■ **Supplied material**
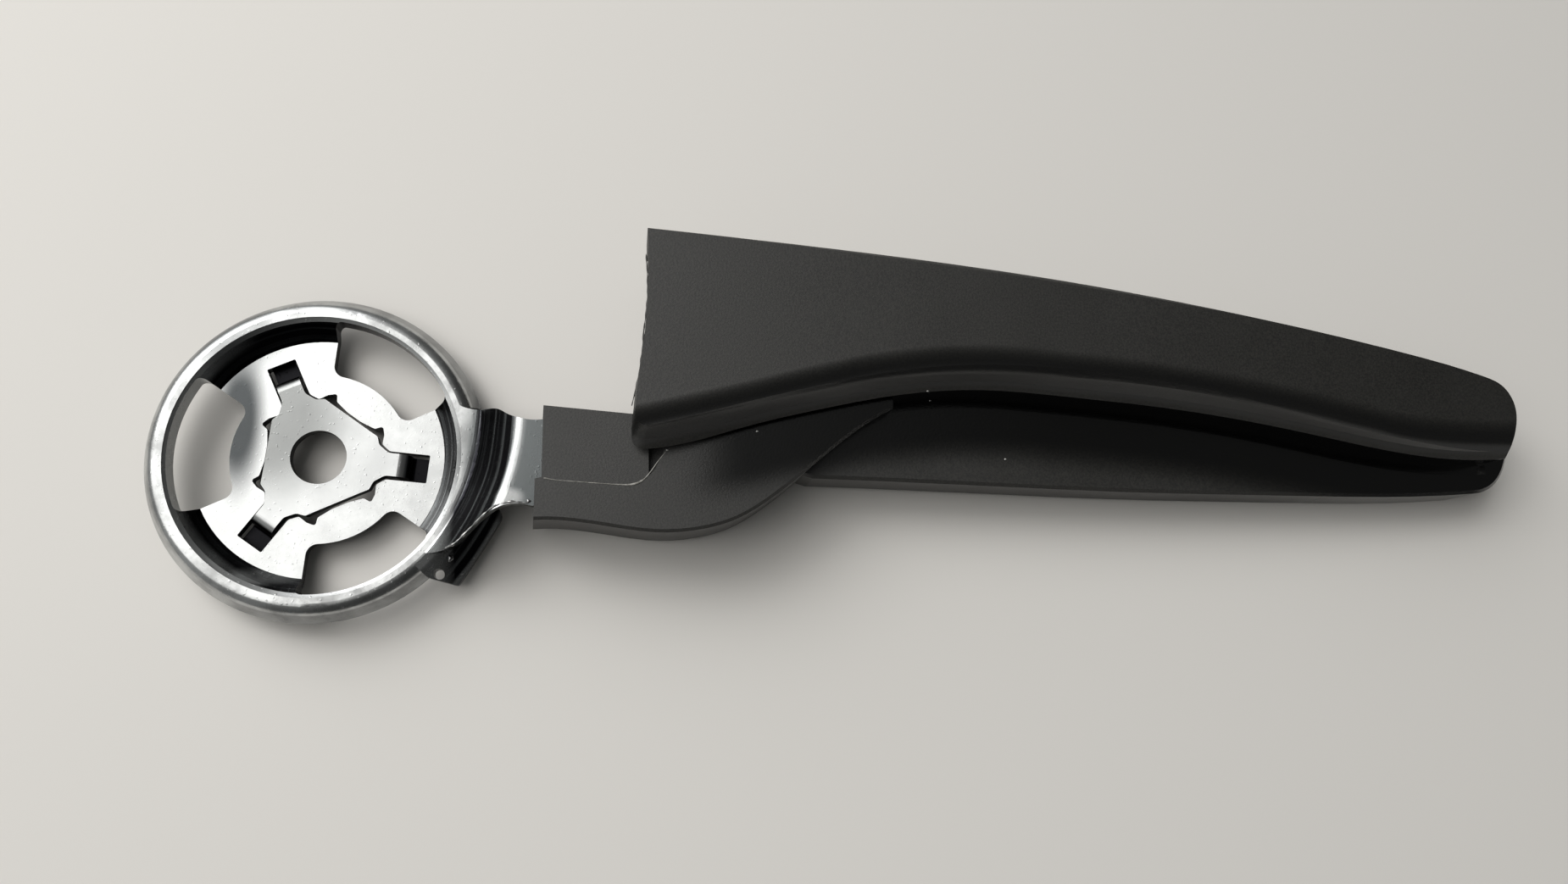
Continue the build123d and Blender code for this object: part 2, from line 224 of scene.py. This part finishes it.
def make_handling():
    """Cloudy smudges and fine specks of handling, each from 0 to 1."""
    tree, start, end = node_group(
        "handling",
        [("Cloud Scale", "NodeSocketFloat", 90.0), ("Speck Scale", "NodeSocketFloat", 900.0)],
        [("Cloud", "NodeSocketFloat"), ("Speck", "NodeSocketFloat")],
    )
    place = add(tree, "ShaderNodeTexCoord")
    cloud = add(tree, "ShaderNodeTexNoise", {"Detail": 4.0, "Roughness": 0.6})
    speck = add(tree, "ShaderNodeTexNoise", {"Detail": 1.0})
    for noise, socket in ((cloud, "Cloud Scale"), (speck, "Speck Scale")):
        tree.links.new(place.outputs["Object"], noise.inputs["Vector"])
        tree.links.new(start.outputs[socket], noise.inputs["Scale"])
    clouds = remap(tree, cloud.outputs["Fac"], 0.35, 0.65, 0.0, 1.0)
    specks = remap(tree, speck.outputs["Fac"], 0.66, 0.76, 0.0, 1.0, smooth=True)
    tree.links.new(clouds, end.inputs["Cloud"])
    tree.links.new(specks, end.inputs["Speck"])
    return tree


steepness = make_steepness()
draw_marks = make_draw_marks()
handling = make_handling()


def place_group(tree, group, values=None):
    """A node that stands for a shared group, with its own values."""
    node = add(tree, "ShaderNodeGroup")
    node.node_tree = group
    for socket, value in (values or {}).items():
        node.inputs[socket].default_value = value
    return node


def set_up_material(name):
    """A new material with its node tree and its shader."""
    material = bpy.data.materials.new(name)
    material.use_nodes = True
    return material, material.node_tree, material.node_tree.nodes["Principled BSDF"]


# Finishes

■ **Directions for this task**
Filter the listing above for the string "from" and copy every matching line.

■ **Task solution**
Continue the build123d and Blender code for this object: part 2, from line 224 of scene.py. This part finishes it.
    """Cloudy smudges and fine specks of handling, each from 0 to 1."""